Journal of the Franklin Institute,  Vol XLIX (1865)In April 1864 Sellers laid out his proposed system of screw threads in a paper delivered at Philadelphia's Franklin Institute. Sellers simplified Whitworth's design by adopting a thread profile of 60 degrees (versus 55 degrees), which was easier for ordinary mechanics and machinists to cut. In addition to this profile, Sellers offered systematic approaches to thread pitch (the number of threads per inch), form, and depth, as well as rules to proportion hex nuts — for each fractional size from 1/4-inch to 6-inch diameter bolts.

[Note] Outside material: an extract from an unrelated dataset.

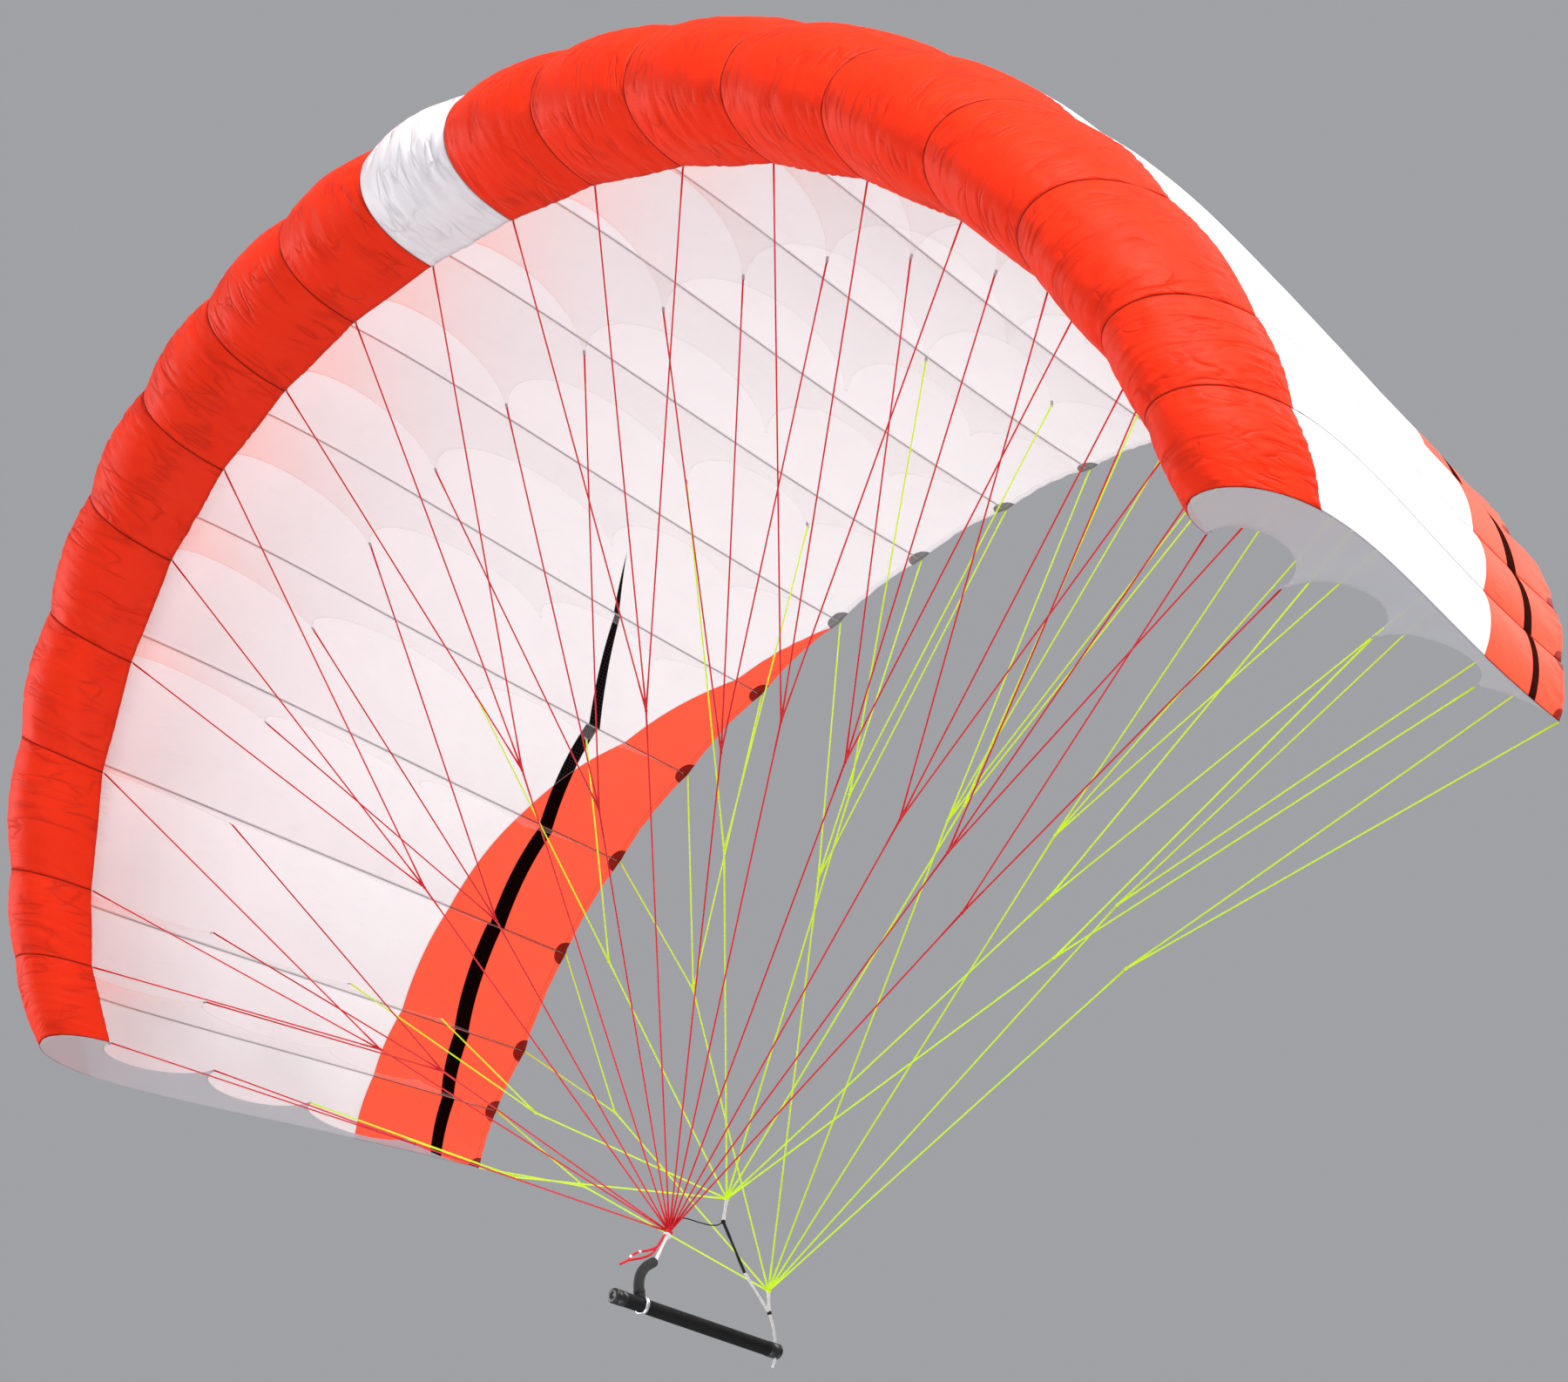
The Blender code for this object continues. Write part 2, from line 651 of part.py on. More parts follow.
# ---- assembly ----
def canopy():
    ordered = [RIBS[pair, -1] for pair in range(TIP, 0, -1)] + [RIBS[pair, 1] for pair in range(1, TIP + 1)]
    for left, right in zip(ordered, ordered[1:]):
        outer = left if left.pair > right.pair else right
        width = RIB_PAIRS[outer.pair - 1][RIB_COLUMNS.index("width")]
        if left.pair == right.pair:
            cell_panel("cell_centre", left, right, CELL_WIDTH)
        else:
            cell_panel(f"cell_{'LR'[outer.side > 0]}{outer.pair - 1}", left, right, width)
    for rib in ordered:
        rib_sheet(rib)


canopy()
front_system()
rear_system()
brake_system()
bar()
bridle(strap())
pigtail()
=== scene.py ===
import math

import bmesh
import bpy
from mathutils import Matrix, Vector, noise


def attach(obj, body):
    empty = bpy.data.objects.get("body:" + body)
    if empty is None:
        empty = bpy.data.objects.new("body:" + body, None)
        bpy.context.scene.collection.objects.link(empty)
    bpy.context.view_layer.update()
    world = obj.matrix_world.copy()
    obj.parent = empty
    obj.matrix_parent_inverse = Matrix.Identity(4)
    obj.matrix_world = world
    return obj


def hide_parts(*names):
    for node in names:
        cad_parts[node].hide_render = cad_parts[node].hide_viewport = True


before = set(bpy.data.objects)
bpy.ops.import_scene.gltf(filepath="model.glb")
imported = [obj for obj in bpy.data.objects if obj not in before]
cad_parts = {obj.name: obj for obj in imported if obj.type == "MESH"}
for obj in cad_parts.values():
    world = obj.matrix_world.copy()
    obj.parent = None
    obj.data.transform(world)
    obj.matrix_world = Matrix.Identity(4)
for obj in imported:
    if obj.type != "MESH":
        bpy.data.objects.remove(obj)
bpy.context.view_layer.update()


# small helpers
def linear(hexColour):
    found = []
    for i in (1, 3, 5):
        value = int(hexColour[i:i + 2], 16) / 255
        found.append(value / 12.92 if value <= 0.04045 else ((value + 0.055) / 1.055) ** 2.4)
    return (*found, 1)


def add(tree, kind, settings=None, inputs=None, out=0):
    # adds a node: an input is a fixed value or another node's output
    made = tree.nodes.new("ShaderNode" + kind)
    for name, value in (settings or {}).items():
        setattr(made, name, value)
    for name, value in (inputs or {}).items():
        if isinstance(value, bpy.types.NodeSocket):
            tree.links.new(value, made.inputs[name])
        else:
            made.inputs[name].default_value = value
    return made.outputs[out] if made.outputs else made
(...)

The Franklin Institute was America's leading forum for developing the art and science of mechanical engineering in this era before the founding of the ASME, and Sellers was its president. On December 15, 1864, a special committee of the Institute endorsed the Sellers or Franklin Institute threads. To aid their adoption throughout the United States, the Institute lobbied the U.S. Army, Navy (whose Bureau of Steam Engineering was a leading mechanical innovator), and the master mechanics of America's largest railroads.

The new thread standards did not sweep the nation overnight. The inertia of old approaches was difficult to surmount, while thorough adoption required newly precise taps and dies as well as reliably dimensioned steel bar stock. But by the 1880s, the system had triumphed, as machines with interchangeable parts — from typewriters to locomotives — flooded the national economy. Known originally as the Sellers or Franklin Institute threads, they became the United States Standard threads. Other systems of screw threads have since come into widespread use. But down to the present day, William Sellers' innovation remains a ubiquitous standard. Take a quarter-inch nut from a Portland, Maine, hardware store and it will reliably fit a quarter-inch bolt in Portland, Oregon. The economy and simplicity of this elegantly rational system represents William Sellers' legacy and the enduring quality of fine mechanical engineering.

The Franklin Institute was recognized as the site of the presentation of screw thread standards by William Sellers in 1864 in a designation ceremony as an ASME Mechanical Engineering Heritage Site on June 12, 2005. ASME president Harry Armen will present the bronze plaque to the Franklin Institute.